Seorang pekerja yang ditemui di Kota Kendari, saat berbincang di sela perjalanannya menggunakan transportasi online, mengaku miris dengan kondisi tersebut.
“UMK 3,3 juta itu cuma simbolis saja, mas. Nyatanya banyak teman-teman di Kendari masih digaji Rp 1,5 juta. Bahkan hampir seluruh pekerja di warung makan masih di bawah standar,” ungkapnya.
Tak hanya soal upah yang jauh dari regulasi, pekerja juga menyoroti fasilitas transportasi yang dulunya ditanggung perusahaan, kini tidak lagi diberikan. Kondisi ini semakin menekan daya beli dan kesejahteraan pekerja.

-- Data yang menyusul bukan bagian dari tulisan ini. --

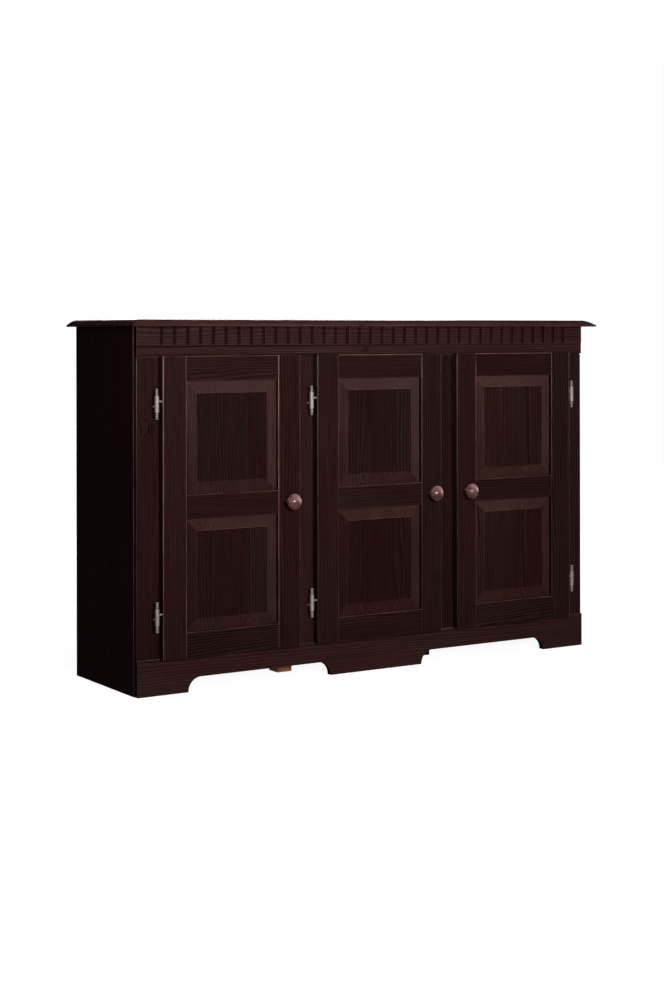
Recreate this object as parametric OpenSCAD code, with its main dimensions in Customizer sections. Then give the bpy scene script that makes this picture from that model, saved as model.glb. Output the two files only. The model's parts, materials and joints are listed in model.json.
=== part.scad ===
// A low three-door sideboard in dark stained pine, with a dentilled frieze and an arched plinth.
// X runs along the front, Y runs from the front (negative) to the back, Z is up.
// The origin lies on the floor in the middle of the whole piece, knobs and top board included.

/* [Carcass] */
// Width over the two side panels
carcass_width = 1292; // [1100:1:1600]
// Height from the floor to the upper face of the top board
total_height = 850; // [760:5:1000]
// Depth of the side panels, from their front edge to their back edge
side_depth = 310; // [260:5:420]
// Thickness of the side panels
side_thickness = 18; // [16:1:24]
// Thickness of the two upright partitions
partition_thickness = 18; // [16:1:24]
// Thickness of the bottom board
bottom_thickness = 18; // [15:1:24]
// Depth of the housing in each side panel that holds the bottom board
housing_depth = 6; // [4:1:9]
// Thickness of the back panel
back_thickness = 6; // [4:1:9]
// Width of the rebate in each side panel that holds the back panel
back_rebate = 9; // [6:1:12]

/* [Top board] */
// Thickness of the top board
top_thickness = 16; // [14:1:24]
// How far the top board stands out past each side panel
top_side_overhang = 24; // [20:1:50]
// How far the top board stands out in front of the frieze
top_front_overhang = 31; // [27:1:60]
// How far the top board stands out behind the side panels
top_back_overhang = 4; // [0:1:20]
// Height of the half-round nose along the lower edge of the moulding
nose_height = 5; // [3:0.5:6]
// Width of the moulded slope, seen from above
slope_width = 25; // [14:1:27]
// Radius of the curve of the moulded slope
slope_radius = 50; // [35:1:120]

/* [Eased edges] */
// Radius of the rounded front edges of the stiles, rails and side panels
arris = 2.2; // [1:0.1:3]
// How far the ends of the frieze, the stiles and the plinth lie inside the side panels' outer faces
frame_inset = 1; // [0.5:0.1:2]

/* [Face frame] */
// Height of the frieze board
frieze_height = 70; // [58:1:90]
// Thickness of the frieze board
frieze_thickness = 16; // [14:1:20]
// Height of the dentilled band along the top of the frieze
dentil_height = 42; // [32:1:50]
// Width of one groove between two dentils
dentil_groove_width = 9.5; // [6:0.5:14]
// Depth of the grooves between the dentils
dentil_groove_depth = 5; // [3:0.5:7]
// Distance from one groove to the next
dentil_pitch = 33.3; // [26:0.1:45]
// Least distance from the end of the frieze to the middle of the first groove
dentil_end_margin = 60; // [40:1:90]
// How far the dentilled band stands proud of the plain strip below it
dentil_step = 1; // [0.5:0.5:2]
// Thickness of the stiles and mullions
stile_thickness = 12; // [10:1:13]
// Gap between the frieze and the tops of the stiles and mullions
stile_top_gap = 2.5; // [0.5:0.1:3]

/* [Plinth] */
// Height of the plinth
plinth_height = 83; // [70:1:110]
// Thickness of the plinth
plinth_thickness = 16; // [14:1:20]
// Width of the foot at each end of the plinth
end_foot_width = 130; // [90:1:180]
// Width of the foot in the middle of the plinth
middle_foot_width = 265; // [180:1:340]
// Height of the two arches
arch_height = 33; // [30:1:45]
// Radius of the upper corners of the arches
arch_radius = 32; // [10:1:32]

/* [Doors] */
// Distance from the outer face of a side panel to the edge of the nearest door
door_margin = 57; // [46:1:80]
// Distance from the edge of one door to the edge of the next
door_gap = 47.5; // [44:0.5:80]
// How far a door covers the stile or mullion behind its edge
door_overlap = 12; // [8:1:18]
// How far the doors cover the lower edge of the frieze
door_frieze_cover = 3; // [1:0.5:8]
// How far the doors cover the upper edge of the plinth
door_plinth_cover = 2; // [1:0.5:8]
// Thickness of the door frames
door_thickness = 18; // [18:1:24]
// Space between the backs of the doors and the face of the frieze
door_standoff = 1; // [0.5:0.5:3]
// Width of the door stiles
door_stile_width = 60; // [50:1:75]
// Height of the top rail of a door
top_rail_height = 57; // [45:1:75]
// Height of the middle rail of a door
middle_rail_height = 55; // [50:1:75]
// Height of the bottom rail of a door
bottom_rail_height = 59; // [45:1:75]

/* [Door panels] */
// How far the raised field of a panel lies behind the front of the door
field_recess = 5; // [4:0.5:6]
// Height of the square shoulder around the field
shoulder_height = 1; // [0.5:0.5:1.5]
// Fall of the bevel from the shoulder to the frame
bevel_fall = 5; // [3:0.5:5.5]
// Width of the bevel that shows between the field and the frame
bevel_width = 28; // [18:1:40]
// Thickness of the tongue that runs in the groove of the frame
tongue_thickness = 3.5; // [3:0.5:4]
// Depth of the groove in the inner edges of the frame
groove_depth = 8; // [6:1:10]
// Space between the tongue and the bottom of the groove
panel_float = 0.8; // [0.2:0.1:0.9]
// Space between a tongue and each cheek of its groove
groove_clearance = 0.1; // [0.05:0.05:0.2]

/* [Knobs] */
// Diameter of the mushroom head of a knob
knob_diameter = 38; // [32:1:44]
// How far a knob stands out in front of the door
knob_length = 36; // [32:1:44]
// Diameter of the foot of a knob, where it meets the door
knob_foot_diameter = 22; // [18:1:26]
// Thickness of the foot of a knob
knob_foot_thickness = 3; // [2:0.5:4]
// Least diameter of the neck of a knob
knob_neck_diameter = 15; // [12:1:17]
// Radius of the rounded rim of the mushroom head
knob_rim_radius = 5; // [4:0.5:6]
// Distance from the door to the middle of the rounded rim
knob_rim_height = 22; // [20:0.5:24]
// Diameter of the spigot that holds a knob in its stile
knob_spigot_diameter = 8; // [6:1:10]
// Length of the spigot that holds a knob in its stile
knob_spigot_length = 12; // [8:1:15]

/* [Hinges] */
// Diameter of the hinge barrels
barrel_diameter = 10; // [9:0.5:12]
// Length of one half of a hinge barrel
barrel_half_length = 20; // [16:1:24]
// Distance from the edge of the door to the hinge axis
axis_offset = 12; // [10:0.5:14]
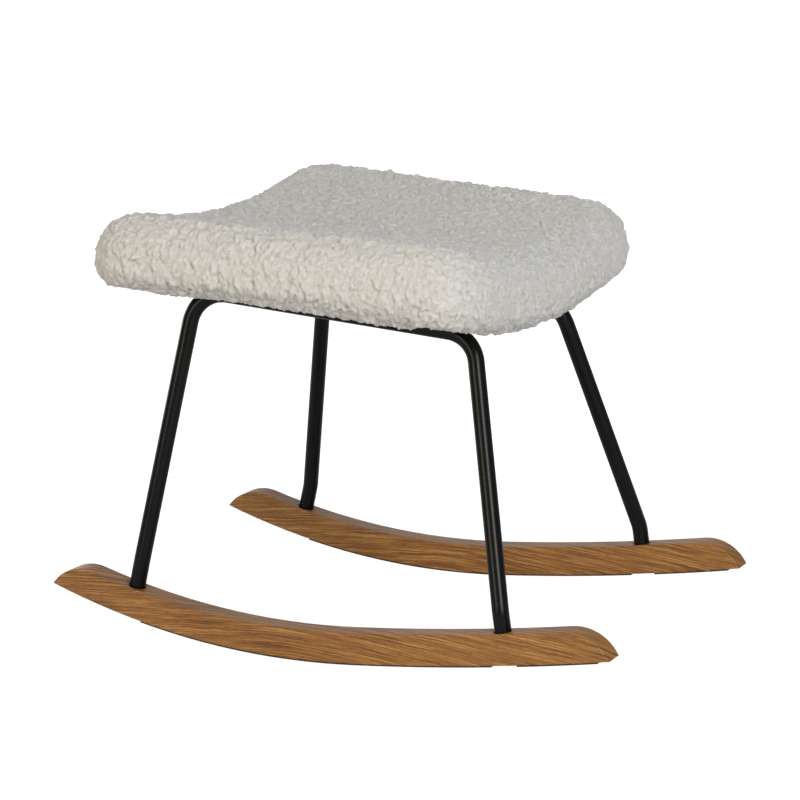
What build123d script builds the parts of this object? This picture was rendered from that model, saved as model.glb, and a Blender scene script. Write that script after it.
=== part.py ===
"""Rocking footstool: two wooden rockers, two tube hoops, two seat straps and a dished pile pad.

Millimetres, +Z up. X runs along the rockers and Y across them. The origin lies on the floor
under the middle of the rockers. The stool is the same on both sides of the plane Y = 0.
"""

from build123d import *
import os
from math import acos, asin, atan2, cos, degrees, hypot, pi, radians, sin, sqrt

os.makedirs("parts", exist_ok=True)

# Rockers: two arcs underneath, a tight one that rolls and a flatter one at the +X toe. The stool
# rests where its weight is over the tight arc, a shift towards -X from the middle.
rocker_spacing = 356.0
rocker_thickness = 25.0
rocker_depth = 30.0
rocker_reach = 297.9
roll_radius = 800.0
toe_radius = 2800.0
toe_turn = 4.17
contact_shift = 24.2
end_radius = 43.0
edge_easing = 1.2

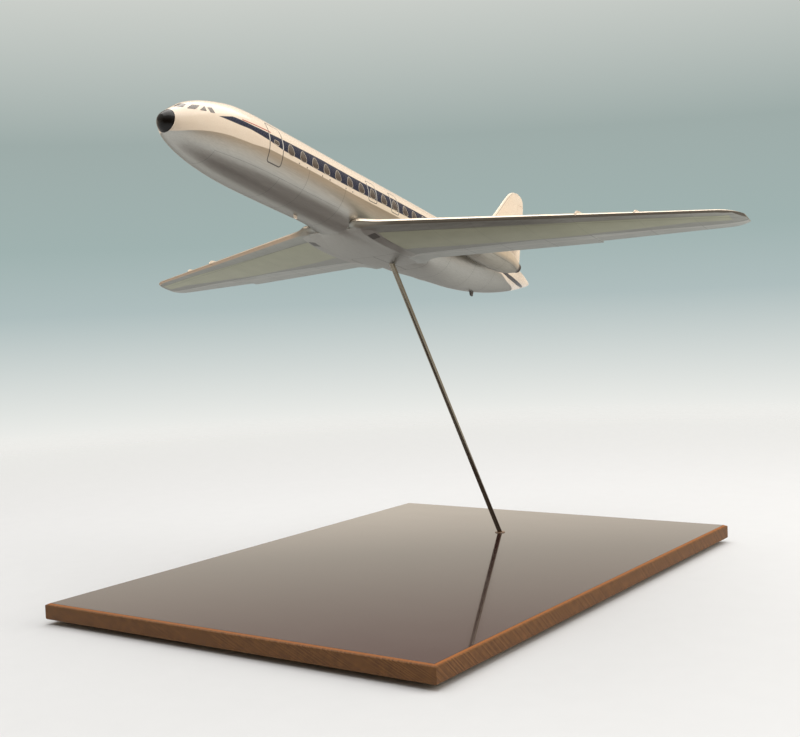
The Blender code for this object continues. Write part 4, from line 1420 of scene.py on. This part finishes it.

Penetapan UMK Rp 3,3 juta sebelumnya diumumkan Wali Kota Kendari yang dikenal sebagai salah satu kepala daerah terkaya di Sulawesi Tenggara. Namun, penerapan di lapangan justru terkesan lemah karena tidak ada pengawasan serius terhadap perusahaan maupun usaha kecil.
Aktivis pekerja menilai hal ini merupakan bentuk lemahnya pengawasan ketenagakerjaan di Kendari.
“Kalau pemerintah serius, harus ada inspeksi mendadak di setiap perusahaan, warung makan, dan usaha lainnya. Jangan cuma berhenti di angka keputusan di atas kertas,” kata salah satu pengamat ketenagakerjaan di Kendari.
Kondisi ini menimbulkan pertanyaan besar: sejauh mana peran pemerintah daerah memastikan regulasi yang sudah ditetapkan benar-benar dijalankan? Apakah UMK hanya sekadar angka di atas kertas, sementara pekerja tetap bergelut dengan upah murah?